A federação carioca ia metendo os pés pelas mãos a cada dia que passava. Assustado com a rebelião de Flamengo e Fluminense e com as consequências que poderia acarretar para o seu futuro como dirigente, Eduardo Viana deu parte de fraco. Transformou o duplo 0-3 num muito confortável (para ele) 0-0. Se estava convencido que tal disparate iria acalmar a malta, convenceu-se erradamente. A guerra redobrou em tiros. Toda a gente disparava na sua direção. Menos os do Vasco da Gama, claro está!

A tranquibérnia estava de tal ordem arreigada que, no dia seguinte, no Bangu-Vasco, os dirigentes do Bangu mandaram apagar as luzes depois de os vascaínos terem chegado ao 1-0. Houve pancadaria. O jogo foi interrompido, mas ninguém mexeu no conveniente (para o Vasco) resultado.

O grande Vasco da Gama-Flamengo, que deveria ser decisivo para o título, calhou num dia de chuva torrencial. Com tanta moscambilha, o Vasco já garantira pontos suficientes para poder perder nas três últimas jornadas. Trinta e quatro espetadores pagantes, 320 polícias e 400 funcionários assistiram à burlesca subida da equipa de reserva do campeão ao relvado para trocar umas bolas até o Flamengo confirmar a sua ausência e ser decretado outro W.O. Os adeptos, esses estavam em São Januário, comemorando a conquista do campeonato carioca mais estúpido de todos os tempos.

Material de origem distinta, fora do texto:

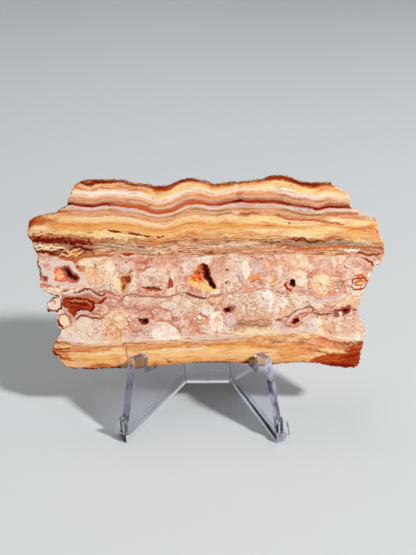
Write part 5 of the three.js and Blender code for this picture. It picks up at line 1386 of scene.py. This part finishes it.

Mas as barracas não acabaram aí. Eram em maior número do que as que compunham a Favela da Rocinha. Faltava jogar o Vasco da Gama-Fluminense da quarta jornada que fora, entretanto, adiado como tantos outros. A seleção brasileira já estava em França, preparada para disputar o Mundial. Menos de mil pessoas foram ao Maracanã ver os suplentes do Flu ganharem por 2-0. Única derrota na carreira triunfante do Vasco da Gama. Pudera!